(DESCRIPTION OF THE TASK) Restate every line of the material, word for word.

(RECORDED INFORMATION)
★ ★ ★ ★

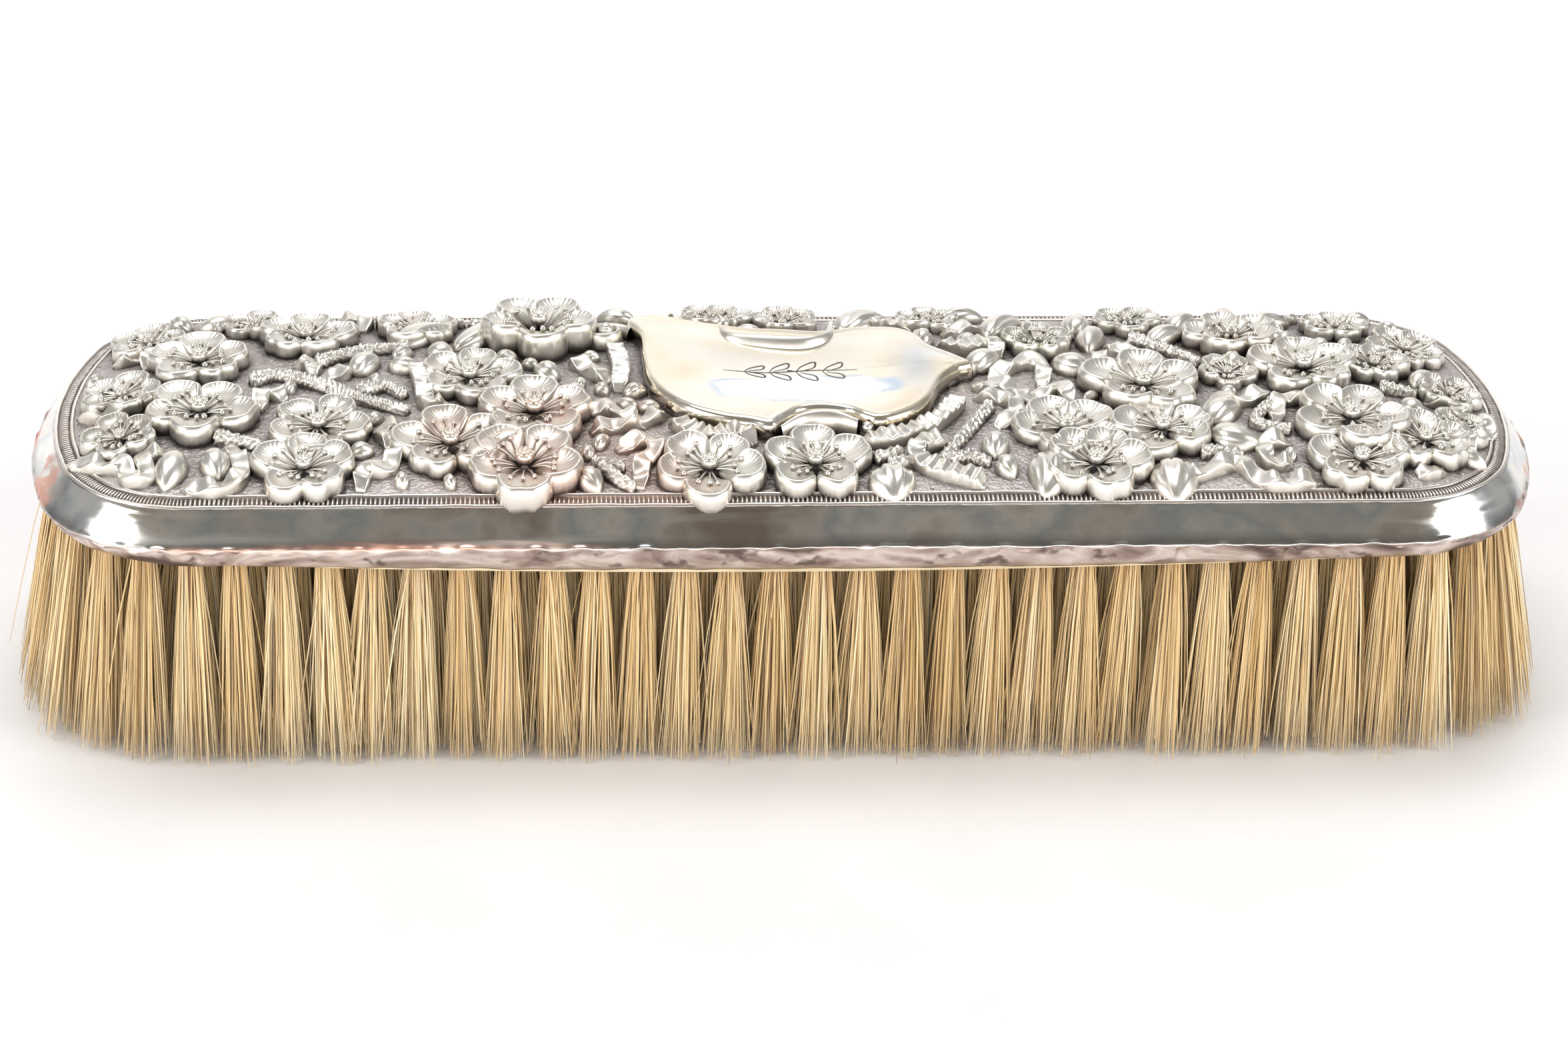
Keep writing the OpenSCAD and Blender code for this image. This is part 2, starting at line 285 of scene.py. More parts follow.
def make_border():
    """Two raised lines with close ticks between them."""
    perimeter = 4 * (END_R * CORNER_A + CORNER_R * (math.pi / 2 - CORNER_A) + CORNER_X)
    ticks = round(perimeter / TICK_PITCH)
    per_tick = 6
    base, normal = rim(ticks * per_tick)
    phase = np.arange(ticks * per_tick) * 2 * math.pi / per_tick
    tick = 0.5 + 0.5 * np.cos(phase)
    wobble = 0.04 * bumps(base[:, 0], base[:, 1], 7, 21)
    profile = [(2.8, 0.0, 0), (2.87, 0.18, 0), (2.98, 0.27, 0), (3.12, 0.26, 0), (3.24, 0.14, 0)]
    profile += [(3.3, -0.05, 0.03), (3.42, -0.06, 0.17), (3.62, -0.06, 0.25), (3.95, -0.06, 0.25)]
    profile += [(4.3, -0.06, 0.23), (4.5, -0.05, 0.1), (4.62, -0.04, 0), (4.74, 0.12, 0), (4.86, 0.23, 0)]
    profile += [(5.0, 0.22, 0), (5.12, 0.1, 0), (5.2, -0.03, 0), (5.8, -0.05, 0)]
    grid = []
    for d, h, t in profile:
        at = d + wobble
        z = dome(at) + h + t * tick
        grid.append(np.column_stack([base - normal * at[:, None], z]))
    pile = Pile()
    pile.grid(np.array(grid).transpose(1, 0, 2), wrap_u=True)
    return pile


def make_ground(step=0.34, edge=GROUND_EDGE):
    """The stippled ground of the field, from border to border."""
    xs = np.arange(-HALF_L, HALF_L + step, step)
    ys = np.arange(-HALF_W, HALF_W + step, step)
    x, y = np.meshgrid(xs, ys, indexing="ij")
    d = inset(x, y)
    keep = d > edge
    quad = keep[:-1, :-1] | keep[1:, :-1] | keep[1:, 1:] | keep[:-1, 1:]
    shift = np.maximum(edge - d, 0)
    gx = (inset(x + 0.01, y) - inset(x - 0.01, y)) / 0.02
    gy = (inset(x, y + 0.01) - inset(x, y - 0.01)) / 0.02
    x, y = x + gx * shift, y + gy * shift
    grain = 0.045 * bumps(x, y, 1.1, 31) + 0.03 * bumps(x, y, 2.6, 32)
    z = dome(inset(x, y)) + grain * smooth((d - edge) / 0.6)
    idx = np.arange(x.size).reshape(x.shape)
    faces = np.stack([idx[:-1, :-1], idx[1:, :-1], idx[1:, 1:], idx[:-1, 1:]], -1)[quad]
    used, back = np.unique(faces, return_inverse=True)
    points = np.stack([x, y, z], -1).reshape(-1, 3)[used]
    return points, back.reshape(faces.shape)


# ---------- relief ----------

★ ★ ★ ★

(RESULT OF THIS EXERCISE)
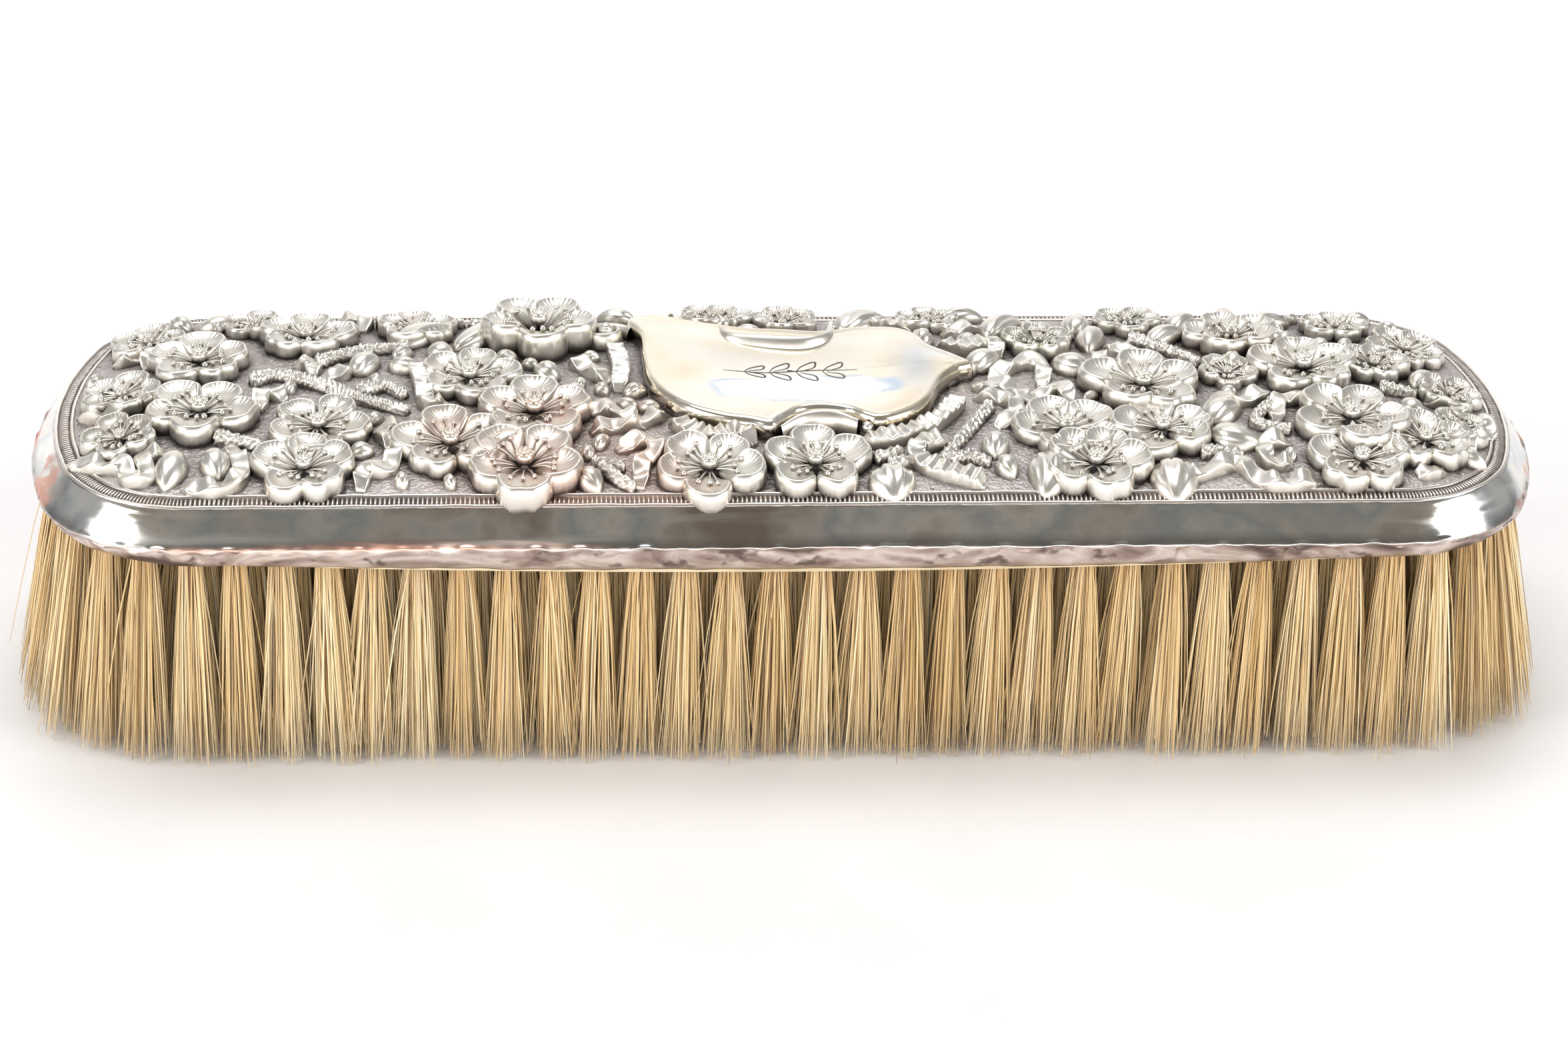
Keep writing the OpenSCAD and Blender code for this image. This is part 2, starting at line 285 of scene.py. More parts follow.
def make_border():
    """Two raised lines with close ticks between them."""
    perimeter = 4 * (END_R * CORNER_A + CORNER_R * (math.pi / 2 - CORNER_A) + CORNER_X)
    ticks = round(perimeter / TICK_PITCH)
    per_tick = 6
    base, normal = rim(ticks * per_tick)
    phase = np.arange(ticks * per_tick) * 2 * math.pi / per_tick
    tick = 0.5 + 0.5 * np.cos(phase)
    wobble = 0.04 * bumps(base[:, 0], base[:, 1], 7, 21)
    profile = [(2.8, 0.0, 0), (2.87, 0.18, 0), (2.98, 0.27, 0), (3.12, 0.26, 0), (3.24, 0.14, 0)]
    profile += [(3.3, -0.05, 0.03), (3.42, -0.06, 0.17), (3.62, -0.06, 0.25), (3.95, -0.06, 0.25)]
    profile += [(4.3, -0.06, 0.23), (4.5, -0.05, 0.1), (4.62, -0.04, 0), (4.74, 0.12, 0), (4.86, 0.23, 0)]
    profile += [(5.0, 0.22, 0), (5.12, 0.1, 0), (5.2, -0.03, 0), (5.8, -0.05, 0)]
    grid = []
    for d, h, t in profile:
        at = d + wobble
        z = dome(at) + h + t * tick
        grid.append(np.column_stack([base - normal * at[:, None], z]))
    pile = Pile()
    pile.grid(np.array(grid).transpose(1, 0, 2), wrap_u=True)
    return pile


def make_ground(step=0.34, edge=GROUND_EDGE):
    """The stippled ground of the field, from border to border."""
    xs = np.arange(-HALF_L, HALF_L + step, step)
    ys = np.arange(-HALF_W, HALF_W + step, step)
    x, y = np.meshgrid(xs, ys, indexing="ij")
    d = inset(x, y)
    keep = d > edge
    quad = keep[:-1, :-1] | keep[1:, :-1] | keep[1:, 1:] | keep[:-1, 1:]
    shift = np.maximum(edge - d, 0)
    gx = (inset(x + 0.01, y) - inset(x - 0.01, y)) / 0.02
    gy = (inset(x, y + 0.01) - inset(x, y - 0.01)) / 0.02
    x, y = x + gx * shift, y + gy * shift
    grain = 0.045 * bumps(x, y, 1.1, 31) + 0.03 * bumps(x, y, 2.6, 32)
    z = dome(inset(x, y)) + grain * smooth((d - edge) / 0.6)
    idx = np.arange(x.size).reshape(x.shape)
    faces = np.stack([idx[:-1, :-1], idx[1:, :-1], idx[1:, 1:], idx[:-1, 1:]], -1)[quad]
    used, back = np.unique(faces, return_inverse=True)
    points = np.stack([x, y, z], -1).reshape(-1, 3)[used]
    return points, back.reshape(faces.shape)


# ---------- relief ----------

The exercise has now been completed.